An issue that could be developed further rests on one of the central claims Walker-Said makes about the status of women during the interwar years. According to her, reforms in marriage and the family ultimately limited women’s autonomy in the southern forest of French Cameroon (20). What does autonomy mean in a society structured by sociocentric ideas of interdependence? If indeed a critical analysis of women’s autonomy is to be achieved, one would have to consider the twin forces of colonialism and capitalism, as well as how Christian missions with their varying ideologies all played different roles to undermine women’s social standing. Such an analysis would also warrant more data from the western Grassfields of French Cameroon, given the significant differences in their cultural traditions and worldviews, compared to the forest zones.

This notwithstanding, Walker-Said has provided us with a thorough description and analysis of how French colonialism and successive Christian missions targeted and sought to reform African marriages and family systems – not only as essential to the mission civilisatrice, but also as essential to raising future generations of Christians.
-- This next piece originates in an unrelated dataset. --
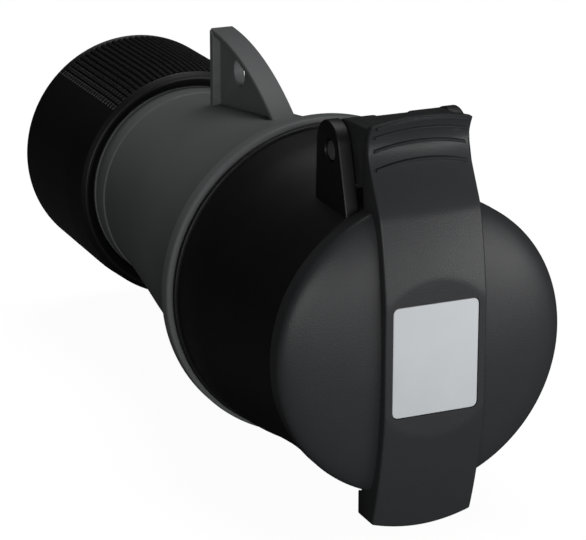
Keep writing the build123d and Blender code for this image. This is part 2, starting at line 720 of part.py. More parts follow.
def knuckle():
    """Hinge barrels, cheeks and roof that join the strap's lever to the pin."""
    barrel_top = HINGE_Z + BARREL_R
    barrel_low = HINGE_Z - BARREL_R
    lever_back_x = LEVER_TIP_X - LEVER_THICK
    lever_top_z = STRAP_TOP_Z - END_ARC_RISE
    waist_x = LEVER_WAIST_X - LEVER_THICK / 2
    side = make_face(Polyline(
        (HINGE_X, barrel_top),
        (lever_back_x, lever_top_z),
        (waist_x, LEVER_WAIST_Z),
        (LID_X + LEVER_THICK / 2, barrel_low),
        (HINGE_X, barrel_low),
        close=True,
    ))
    room = make_face(Polyline(
        (HINGE_X, barrel_top - KNUCKLE_ROOF),
        (lever_back_x, lever_top_z - KNUCKLE_ROOF),
        (LEVER_WAIST_X - LEVER_THICK, LEVER_WAIST_Z),
        (LID_X, barrel_low),
        (HINGE_X, barrel_low),
        close=True,
    ))
    body = plate(side, -KNUCKLE_HALF, KNUCKLE_HALF)
    body -= plate(room, CHEEK_THICK - KNUCKLE_HALF, KNUCKLE_HALF - CHEEK_THICK)
    body += cross_bar(SPRING_POCKET_HALF, KNUCKLE_HALF, BARREL_R)
    body += cross_bar(-KNUCKLE_HALF, -SPRING_POCKET_HALF, BARREL_R)
    return body


def grip_ribs():
    """Arched raised lines across the lever, just proud of its front."""
    skin = crowned(lever_skin())
    return [skin & arched_band(STRAP_HALF - GRIP_MARGIN, z, GRIP_RIB) for z in GRIP_LINES_Z]


def lid():
    strap = crowned(strap_side()) & strap_window(STRAP_HALF, STRAP_LOW_Z, STRAP_TOP_Z)
    strap -= rod(TAB_REAR_X - 10, LID_X, KEYWAY_BULGE_R + TAB_ROOM)
    body = dome() + strap + knuckle()
    body -= lid_hollow()
    body -= block(FACET_X, FACET_X + 10, STRAP_HALF, -LABEL_HEIGHT, LABEL_HEIGHT)
    for rib in grip_ribs():
        body += rib
    body -= label_blank(SLIP, FACET_X - LABEL_RECESS, 2 * LABEL_RECESS)
    body -= cross_bar(-STRAP_HALF, STRAP_HALF, PIN_R + PIN_BORE_ROOM)
    return body


def label_blank(room, x, thick):
    """The label's rounded outline, given a thickness along X."""
    face = RectangleRounded(LABEL_WIDTH + 2 * room, LABEL_HEIGHT + 2 * room, LABEL_ROUND + room)
    return Location((x, 0, 0)) * extrude(Plane.YZ * face, amount=thick)


def label_plate():
    return label_blank(0, FACET_X - LABEL_RECESS, LABEL_THICK)


def lid_gasket():
    return ring(LID_X, LID_X + GASKET_THICK, HOLLOW_R, GASKET_R)


# Hinge pin, its clip and the lid's spring

def hinge_pin():
    """A headed pin through both ears and the lid's barrels."""
    end_y = EAR_OUTER_Y + 2 * CLIP_THICK
    pin = cross_bar(-EAR_OUTER_Y, end_y, PIN_R)
    head = cross_bar(PIN_HEAD_SUNK - PIN_HEAD - EAR_OUTER_Y, PIN_HEAD_SUNK - EAR_OUTER_Y, PIN_HEAD_R)
    return pin + head


def pin_clip():
    """Push-on ring that keeps the pin in."""
    end_y = EAR_OUTER_Y + CLIP_THICK
    return cross_bar(EAR_OUTER_Y, end_y, CLIP_R) - cross_bar(EAR_OUTER_Y, end_y, PIN_R)


def lid_spring():
    """Torsion spring round the pin, one leg on the drum and a hooked arm behind the lever."""
    path = Rotation(0, 0, 90) * Helix(SPRING_PITCH, 2 * SPRING_HALF, SPRING_MEAN_R)
    spring = sweep(Plane(path @ 0, z_dir=path % 0) * Circle(SPRING_R), path=path, is_frenet=True)
    wire_r = SPRING_R - SEAT_GAP / 2
    lap = SPRING_R / 2
    ends = (
        ((-lap, SPRING_MEAN_R, 0), (0, 90, 0), SPRING_ARM + lap),
        ((SPRING_ARM - wire_r, SPRING_MEAN_R, 0), (-90, 0, 0), SPRING_HOOK),
        ((-SPRING_MEAN_R, lap, 2 * SPRING_HALF), (90, 0, 0), SPRING_LEG + lap),
    )
    for start, turn, length in ends:
        straight = Cylinder(wire_r, length, align=(Align.CENTER, Align.CENTER, Align.MIN))
        spring += Location(start, turn) * straight
    return Location((HINGE_X, SPRING_HALF, HINGE_Z), (90, 0, 0)) * spring


PIECES = {
    "rear_housing": rear_housing,
    "eye_fin": eye_fin,
    "front_housing": front_housing,
    "housing_seal": housing_seal,
    "carrier_face": carrier_face,
    "contact_carrier": contact_carrier,
    "carrier_back": carrier_back,
    "carrier_ring": carrier_ring,
    "carrier_screws": carrier_screws,
    "terminal_screws": terminal_screws,
    "gland_nut": gland_nut,
    "thrust_ring": thrust_ring,
    "cable_clamp": cable_clamp,
    "cable_seal": cable_seal,
    "lid": lid,
    "lid_gasket": lid_gasket,
    "label_plate": label_plate,
    "hinge_pin": hinge_pin,
    "pin_clip": pin_clip,
    "lid_spring": lid_spring,
}


def write(name, shape):
    """One sub-part's file, with a group of solids where the piece is several."""
    if isinstance(shape, list):
        shape = Compound(children=shape)
    export_step(shape, f"parts/{name}.step")
    print(name, round(shape.volume, 1))


os.makedirs("parts", exist_ok=True)
for piece_name, make in PIECES.items():
    write(piece_name, make())
for number, (contact_name, pin_radius, contact_hour) in enumerate(contact_list(), start=1):
    write(contact_name, contact(pin_radius, contact_hour))
    write(f"contact_spring_{number}", contact_spring(pin_radius, contact_hour))
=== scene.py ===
"""Industrial cable coupler: the dressed model with its floor, light and camera.

Lengths in the classes are millimetres in the model's own frame. +X runs along the
axis out towards the lid, +Z is up through the hinge and the hanging eye, and the
origin is the centre of the insulating face that the plug meets.
"""

from __future__ import annotations

import logging
from collections.abc import Callable, Sequence
from dataclasses import dataclass, field
from enum import Enum
from math import acos, atan2, cos, hypot, pi, radians, sin, sqrt

import bmesh
import bpy
from bpy.types import ID, Curve, Material, Mesh, Node, NodeSocket, NodeTree, Object
from mathutils import Matrix, Vector

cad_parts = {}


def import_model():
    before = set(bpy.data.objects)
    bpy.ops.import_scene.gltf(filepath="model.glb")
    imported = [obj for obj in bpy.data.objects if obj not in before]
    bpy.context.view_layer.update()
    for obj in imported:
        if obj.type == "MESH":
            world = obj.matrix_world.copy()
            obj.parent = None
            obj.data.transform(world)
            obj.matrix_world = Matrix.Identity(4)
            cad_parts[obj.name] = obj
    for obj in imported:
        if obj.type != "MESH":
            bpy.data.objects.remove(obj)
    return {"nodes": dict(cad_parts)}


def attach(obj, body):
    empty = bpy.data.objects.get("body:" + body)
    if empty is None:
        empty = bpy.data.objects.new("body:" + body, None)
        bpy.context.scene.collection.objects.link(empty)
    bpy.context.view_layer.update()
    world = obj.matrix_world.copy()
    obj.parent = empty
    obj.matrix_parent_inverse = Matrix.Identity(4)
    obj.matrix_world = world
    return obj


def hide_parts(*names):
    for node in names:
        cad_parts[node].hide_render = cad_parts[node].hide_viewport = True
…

While European missionaries played a pioneering role by sowing the seeds of these reforms, Walker-Said argues that it was indeed African evangelists who took over and managed the pace at which everyday life was reconfigured (276). Ultimately, this book is a thoroughly-researched and detailed testimony and celebration of the role African catechists, priests and pastors played in reconfiguring marriage and the African family during the interwar periods in the southern forest zone of French Cameroon.